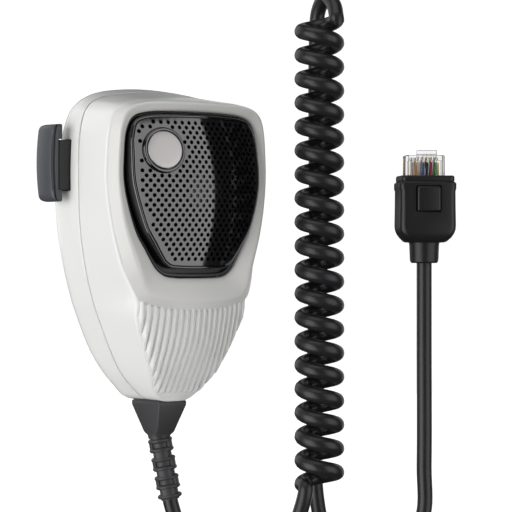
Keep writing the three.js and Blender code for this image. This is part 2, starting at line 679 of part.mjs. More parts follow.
// A closed body through rings that lie in level planes
function loftLevels(rings) {
  const count = rings[0].length;
  const vertices = rings.flat();
  const triangles = [];
  for (let k = 0; k + 1 < rings.length; k += 1) joinRings(triangles, k * count, (k + 1) * count, count);
  const last = (rings.length - 1) * count;
  for (let i = 1; i + 1 < count; i += 1) {
    triangles.push([0, i, i + 1]);
    triangles.push([last, last + i + 1, last + i]);
  }
  return closedGeometry(vertices, triangles);
}

function strainRelief() {
  const funnel = loftLevels([
    rectangleRing(10.3, 13.4, 0.8, -47.2, CORD_Y),
    rectangleRing(10.0, 12.9, 0.8, -48.6, CORD_Y),
    rectangleRing(6.4, 6.8, 1.6, -56.4, CORD_Y),
    rectangleRing(6.2, 6.2, 3.0, -57.6, CORD_Y),
  ]);
  const neck = block(-3.7, 3.7, CORD_Y - 4.7, CORD_Y + 4.7, -47.4, -43);
  const flange = block(-5, 5, CORD_Y - 5.2, CORD_Y + 5.2, -43.6, -42);
  const down = sleeveDirection();
  const profile = [[0, -1], [SLEEVE_RADIUS, -1]];
  for (let start = 1.6; start + SLEEVE_PITCH < SLEEVE_LENGTH + 0.6; start += SLEEVE_PITCH) {
    profile.push([SLEEVE_RADIUS, start], [SLEEVE_RIB_RADIUS, start + 0.2]);
    profile.push([SLEEVE_RIB_RADIUS, start + 1.4], [SLEEVE_RADIUS, start + 1.6]);
  }
  profile.push([SLEEVE_RADIUS, SLEEVE_LENGTH], [0, SLEEVE_LENGTH]);
  const sleeve = new THREE.LatheGeometry(profile.map(([r, y]) => new THREE.Vector2(r, y)), 12);
  sleeve.applyQuaternion(new THREE.Quaternion().setFromUnitVectors(new THREE.Vector3(0, 1, 0), down));
  sleeve.translate(SLEEVE_BEND.x, SLEEVE_BEND.y, SLEEVE_BEND.z);
  const bore = post(CORD_RADIUS + GAP, 0, CORD_Y, SLEEVE_BEND.z - 0.5, CORD_START, 16);
  const lowerBore = new THREE.CylinderGeometry(CORD_RADIUS + GAP, CORD_RADIUS + GAP, SLEEVE_LENGTH + 3, 16);
  lowerBore.translate(0, SLEEVE_LENGTH / 2, 0);
  lowerBore.applyQuaternion(new THREE.Quaternion().setFromUnitVectors(new THREE.Vector3(0, 1, 0), down));
  lowerBore.translate(SLEEVE_BEND.x, SLEEVE_BEND.y, SLEEVE_BEND.z);
  return cut(join(funnel, neck, flange, sleeve), bore, lowerBore);
}

function cordClamp() {
  const saddle = block(-8, 8, -5, 1.3, CLAMP_Z - 1.8, CLAMP_Z + 1.8);
  const bore = post(CORD_RADIUS + GAP, 0, CORD_Y, CLAMP_Z - 3, CLAMP_Z + 3, 12);
  const screwHoles = [-1, 1].map((s) => rod(1.3, s * CLAMP_SCREW_X, CLAMP_Z, -7, 3));
  return cut(saddle, bore, ...screwHoles);
}

// ---------------------------------------------------------------- cord

// A point along the upright plane that holds coil and plug (across), behind that plane (away), and up
function planePoint(across, away, z) {
  const c = Math.cos(TURN);
  const s = Math.sin(TURN);
  return new THREE.Vector3(across * c + away * s, -across * s + away * c, z);
}

function coilPoint(turn) {
  const angle = Math.PI - 2 * Math.PI * turn;
  const z = COIL_BOTTOM + (COIL_TOP - COIL_BOTTOM) * (turn / COIL_TURNS);
  return planePoint(COIL_OFFSET + COIL_RADIUS * Math.cos(angle), COIL_RADIUS * Math.sin(angle), z);
}

// Inside the case, through the strain relief, and down its leaning sleeve
const cordExit = (start) => [
  new THREE.Vector3(0, CORD_Y, start),
  new THREE.Vector3(0, CORD_Y, -50),
  SLEEVE_BEND.clone().add(new THREE.Vector3(0, 0, 1.5)),
  SLEEVE_BEND.clone().addScaledVector(sleeveDirection(), 1.5),
  SLEEVE_BEND.clone().addScaledVector(sleeveDirection(), 6),
  SLEEVE_BEND.clone().addScaledVector(sleeveDirection(), 13),
  SLEEVE_BEND.clone().addScaledVector(sleeveDirection(), SLEEVE_LENGTH + 2),
];

function coiledCord() {
  const lead = [
    ...cordExit(CORD_START),
    planePoint(8.2, 0, -88),
    planePoint(16, 0, -96.5),
    planePoint(26, 0, -98.5),
    planePoint(36, -0.5, -93),
    planePoint(41, -1.5, -83),
    coilPoint(-0.1),
  ];
  const steps = Math.round(COIL_TURNS * COIL_STEPS_PER_TURN);
  const coil = Array.from({ length: steps + 1 }, (_, k) => coilPoint((k * COIL_TURNS) / steps));
  const back = [
    planePoint(COIL_OFFSET + 4.6, 3.5, COIL_TOP + 4.5),
    planePoint(COIL_OFFSET + 2.6, 8, COIL_TOP + 7.5),
    planePoint(COIL_OFFSET + 0.6, 12, COIL_TOP + 4),
    planePoint(COIL_OFFSET, 13.5, COIL_TOP - 4),
    planePoint(COIL_OFFSET, 13.5, 0),
    planePoint(COIL_OFFSET, 13.5, COIL_BOTTOM - 4),
    planePoint(COIL_OFFSET + 3, 12, -88),
    planePoint(COIL_OFFSET + 12, 7, -96.5),
    planePoint(COIL_OFFSET + 23, 2, -94.5),
    planePoint(PLUG_OFFSET - 0.5, 0, -82),
    planePoint(PLUG_OFFSET, 0, -66),
    planePoint(PLUG_OFFSET, 0, -30),
    planePoint(PLUG_OFFSET, 0, 2.2),
  ];
  const leadIn = smooth([...lead, coil[0]], 2).slice(0, -1);
  const leadOut = smooth([coil.at(-1), ...back], 2).slice(1);
  return sweep([...leadIn, ...coil, ...leadOut], CORD_RADIUS, CORD_SIDES);
}

function cordLead(k) {
  const spread = (k - 1.5) * 2.2;
  const start = (k - 1.5) * 1.05;
  return tube([
    new THREE.Vector3(start, CORD_Y, CORD_START + GAP),
    new THREE.Vector3(start * 1.2, CORD_Y + 0.4, -30),
    new THREE.Vector3(spread, 3, -22),
    new THREE.Vector3(spread, 6.5, -17.5),
    new THREE.Vector3(spread, 7, -14.4),
  ], LEAD_RADIUS, 6);
}

// ---------------------------------------------------------------- plug

// The plug is drawn in its own frame: nose up, latch towards -y

const wireX = Array.from({ length: 8 }, (_, k) => (k - 3.5) * WIRE_PITCH);

function plugBody() {
  const half = PLUG_WIDTH / 2;
  const hull = block(-half, half, -PLUG_BACK, PLUG_BACK, PLUG_TAIL, PLUG_NOSE);
  const wireRoom = block(-5.1, 5.1, -1.4, 0.7, PLUG_TAIL - 1, PLUG_NOSE - 1.6);
  const slots = wireX.map((x) => block(x - 0.32, x + 0.32, 1.1, PLUG_BACK + 1, 18, PLUG_NOSE - 0.8));
  return cut(hull, wireRoom, ...slots);
}

const plugContact = (x) => block(x - 0.16, x + 0.16, 1.4, PLUG_BACK - 0.3, 18.3, PLUG_NOSE - 1.1);

function plugWire(k) {
  const row = k % 2 === 0 ? -0.5 : 0.5;
  const bundle = (k - 3.5) * 0.46;
  return tube([
    new THREE.Vector3(wireX[k], -0.35, PLUG_NOSE - 2.2),
    new THREE.Vector3(wireX[k], -0.35, 12),
    new THREE.Vector3(wireX[k] * 0.8, -0.35 + row * 0.4, 7.5),
    new THREE.Vector3(bundle, row - 0.35, 2.9),
  ], WIRE_RADIUS, 6, 2);
}

function plugLatch() {
  const blade = block(-3, 3, -0.4, 0.4, -6.5, 1.6);
  const tail = block(-1.9, 1.9, -0.4, 0.4, -LATCH_LENGTH, -6);
  return join(blade, tail).rotateX(-LATCH_LEAN).translate(0, LATCH_PIVOT.y, LATCH_PIVOT.z);
}

function plugBoot() {
  const middle = (BOOT.front + BOOT.back) / 2;
  const thick = BOOT.back - BOOT.front;
  const outer = loftLevels([
    rectangleRing(15.4, thick - 0.8, 1.2, 18.8, middle, 4),
    rectangleRing(15.8, thick - 0.4, 1.4, 18.2, middle, 4),
    rectangleRing(15.8, thick - 0.4, 1.4, 17.2, middle, 4),
    rectangleRing(16.9, thick, 1.6, 16.4, middle, 4),
    rectangleRing(16.9, thick, 1.6, 2.4, middle, 4),
    rectangleRing(15.8, thick - 0.8, 2.2, 1.2, middle, 4),
    rectangleRing(12.0, 10.4, 3.6, -0.6, middle * 0.5, 4),
    rectangleRing(8.8, 8.8, 4.4, -1.6, 0, 4),
    rectangleRing(8.8, 8.8, 4.4, -6.8, 0, 4),
  ]);
  const cavity = block(-6.15, 6.15, -6.2, PLUG_BACK + GAP, 2.8, 20);
  const window = block(-PAD.halfWidth - GAP, PAD.halfWidth + GAP, -12, -5, PAD.z0 - GAP, PAD.z1 + GAP);
  return cut(outer, cavity, window, post(2.6, 0, 0, -10, 4, 12));
}

function releasePad() {
  return block(-PAD.halfWidth, PAD.halfWidth, BOOT.padFront, -6.25, PAD.z0, PAD.z1);
}

// ---------------------------------------------------------------- assembly

const microphone = new THREE.Group();
microphone.position.set(0, -(REAR_DEPTH + BUTTON_HEIGHT), -BUTTON_Z);

const plug = new THREE.Group();
plug.position.copy(planePoint(PLUG_OFFSET, 0, 0));
plug.rotation.z = PLUG_TURN;
microphone.add(plug);

function add(group, name, geometry, look) {
  const mesh = new THREE.Mesh(geometry, look);
  mesh.name = name;
  group.add(mesh);
}

add(microphone, 'rear_housing', rearHousing(), PALE_PLASTIC);
add(microphone, 'front_housing', frontHousing(), PALE_PLASTIC);
add(microphone, 'front_bezel', frontBezel(), BEZEL_PLASTIC);
add(microphone, 'grille', grille(), BLACK_GLOSS);
add(microphone, 'dust_screen', dustScreen(), CLOTH);
add(microphone, 'badge_disc', badge(), SILVER);
add(microphone, 'cartridge_boot', cartridgeBoot(), BLACK_RUBBER);
add(microphone, 'mic_cartridge', micCartridge(), STEEL);
[-1, 1].forEach((side, k) => add(microphone, `element_lead_${k + 1}`, elementLead(side), CORD_RUBBER));
screwPlaces.forEach((s, k) => {
  add(microphone, `housing_screw_${k + 1}`, panScrew(s.x, s.z, s.seat + 0.1, s.tip), STEEL);
});

add(microphone, 'circuit_board', circuitBoard(), BOARD_GREEN);
BOARD_SCREWS.forEach(([x, z], k) => {
  const screw = panScrew(x, z, BOARD_FRONT - 0.1, 14.6, SMALL_SCREW.headRadius, SMALL_SCREW.radius);
  add(microphone, `board_screw_${k + 1}`, screw, STEEL);
});
add(microphone, 'preamp_chip', block(7, 12, BOARD_FRONT - 1.8, BOARD_FRONT - 0.1, 0, 4), BLACK_PLASTIC);
add(microphone, 'board_capacitor', rod(2.5, 12, 22, 4, BOARD_FRONT - 0.1, 20), STEEL);
add(microphone, 'cord_connector', block(-5.5, 5.5, 5, BOARD_FRONT - 0.1, -14, -8), PALE_PLASTIC);
add(microphone, 'ptt_switch', pttSwitch(), BLACK_PLASTIC);
add(microphone, 'ptt_switch_plunger', plungerRod(), BLACK_PLASTIC);
add(microphone, 'ptt_switch_lever', switchLever(), STEEL);
add(microphone, 'ptt_slider', pttSlider(), BLACK_PLASTIC);
add(microphone, 'ptt_paddle', pttPaddle(), DARK_PLASTIC);

add(microphone, 'hang_up_button', hangUpButton(), BLACK_PLASTIC);
add(microphone, 'hang_up_screw', panScrew(0, BUTTON_Z, 13.7, 18.6, 3.2, 1.3), STEEL);
add(microphone, 'strain_relief', strainRelief(), DARK_PLASTIC);
add(microphone, 'cord_clamp', cordClamp(), BLACK_PLASTIC);
[-1, 1].forEach((side, k) => {
  const screw = panScrew(side * CLAMP_SCREW_X, CLAMP_Z, -5.1, 8, SMALL_SCREW.headRadius, SMALL_SCREW.radius);
  add(microphone, `cord_clamp_screw_${k + 1}`, screw, STEEL);
});
add(microphone, 'coiled_cord', coiledCord(), CORD_RUBBER);
for (let k = 0; k < 4; k += 1) add(microphone, `cord_lead_${k + 1}`, cordLead(k), CORD_RUBBER);

add(plug, 'plug_body', plugBody(), CLEAR);
add(plug, 'plug_latch', plugLatch(), CLEAR);
add(plug, 'plug_boot', plugBoot(), BLACK_RUBBER);
add(plug, 'boot_release_pad', releasePad(), BLACK_RUBBER);
wireX.forEach((x, k) => add(plug, `plug_contact_${k + 1}`, plugContact(x), GOLD));
wireX.forEach((x, k) => add(plug, `plug_wire_${k + 1}`, plugWire(k), CORD_RUBBER));

const part = new THREE.Group();
part.add(microphone);

export default part;
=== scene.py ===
"""Looks of a palm microphone with a coiled cord and a booted modular plug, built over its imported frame."""
import json
import math

import bmesh
import bpy
from mathutils import Matrix, Vector
from mathutils.geometry import delaunay_2d_cdt

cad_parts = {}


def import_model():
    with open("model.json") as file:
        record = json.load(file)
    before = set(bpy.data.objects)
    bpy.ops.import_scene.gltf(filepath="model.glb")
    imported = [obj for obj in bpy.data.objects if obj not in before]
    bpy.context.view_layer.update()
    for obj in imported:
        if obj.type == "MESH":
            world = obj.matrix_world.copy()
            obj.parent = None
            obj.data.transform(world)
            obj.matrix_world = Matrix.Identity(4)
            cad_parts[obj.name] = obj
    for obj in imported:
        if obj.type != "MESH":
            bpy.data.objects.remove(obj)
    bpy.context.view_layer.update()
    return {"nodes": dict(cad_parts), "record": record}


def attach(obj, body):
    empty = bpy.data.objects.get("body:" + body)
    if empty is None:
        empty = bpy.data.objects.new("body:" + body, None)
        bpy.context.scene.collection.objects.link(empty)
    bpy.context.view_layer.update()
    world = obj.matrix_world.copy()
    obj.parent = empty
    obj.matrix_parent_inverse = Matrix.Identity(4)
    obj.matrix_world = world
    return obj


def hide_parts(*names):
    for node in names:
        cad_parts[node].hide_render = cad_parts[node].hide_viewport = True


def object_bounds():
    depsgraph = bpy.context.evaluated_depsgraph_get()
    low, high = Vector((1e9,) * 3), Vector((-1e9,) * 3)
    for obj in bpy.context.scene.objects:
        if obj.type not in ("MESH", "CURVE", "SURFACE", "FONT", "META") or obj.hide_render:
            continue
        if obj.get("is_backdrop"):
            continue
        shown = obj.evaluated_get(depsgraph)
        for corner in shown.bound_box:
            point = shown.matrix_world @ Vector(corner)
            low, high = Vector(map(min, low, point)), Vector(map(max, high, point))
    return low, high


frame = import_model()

# ---- dimensions, in millimetres
# The microphone is described with its two shells meeting on y = 0 and the talk side towards -y.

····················

§ **YOUR GOAL**
In the listing above, locate the line containing "add(plug, 'plug_body', plugBody(), CLEAR);" and the line containing "obj.matrix_parent_inverse = Matrix.Identity(4)", then transcribe both and every line between them verbatim.

§ **FINAL ANSWER**
add(plug, 'plug_body', plugBody(), CLEAR);
add(plug, 'plug_latch', plugLatch(), CLEAR);
add(plug, 'plug_boot', plugBoot(), BLACK_RUBBER);
add(plug, 'boot_release_pad', releasePad(), BLACK_RUBBER);
wireX.forEach((x, k) => add(plug, `plug_contact_${k + 1}`, plugContact(x), GOLD));
wireX.forEach((x, k) => add(plug, `plug_wire_${k + 1}`, plugWire(k), CORD_RUBBER));

const part = new THREE.Group();
part.add(microphone);

export default part;
=== scene.py ===
"""Looks of a palm microphone with a coiled cord and a booted modular plug, built over its imported frame."""
import json
import math

import bmesh
import bpy
from mathutils import Matrix, Vector
from mathutils.geometry import delaunay_2d_cdt

cad_parts = {}


def import_model():
    with open("model.json") as file:
        record = json.load(file)
    before = set(bpy.data.objects)
    bpy.ops.import_scene.gltf(filepath="model.glb")
    imported = [obj for obj in bpy.data.objects if obj not in before]
    bpy.context.view_layer.update()
    for obj in imported:
        if obj.type == "MESH":
            world = obj.matrix_world.copy()
            obj.parent = None
            obj.data.transform(world)
            obj.matrix_world = Matrix.Identity(4)
            cad_parts[obj.name] = obj
    for obj in imported:
        if obj.type != "MESH":
            bpy.data.objects.remove(obj)
    bpy.context.view_layer.update()
    return {"nodes": dict(cad_parts), "record": record}


def attach(obj, body):
    empty = bpy.data.objects.get("body:" + body)
    if empty is None:
        empty = bpy.data.objects.new("body:" + body, None)
        bpy.context.scene.collection.objects.link(empty)
    bpy.context.view_layer.update()
    world = obj.matrix_world.copy()
    obj.parent = empty
    obj.matrix_parent_inverse = Matrix.Identity(4)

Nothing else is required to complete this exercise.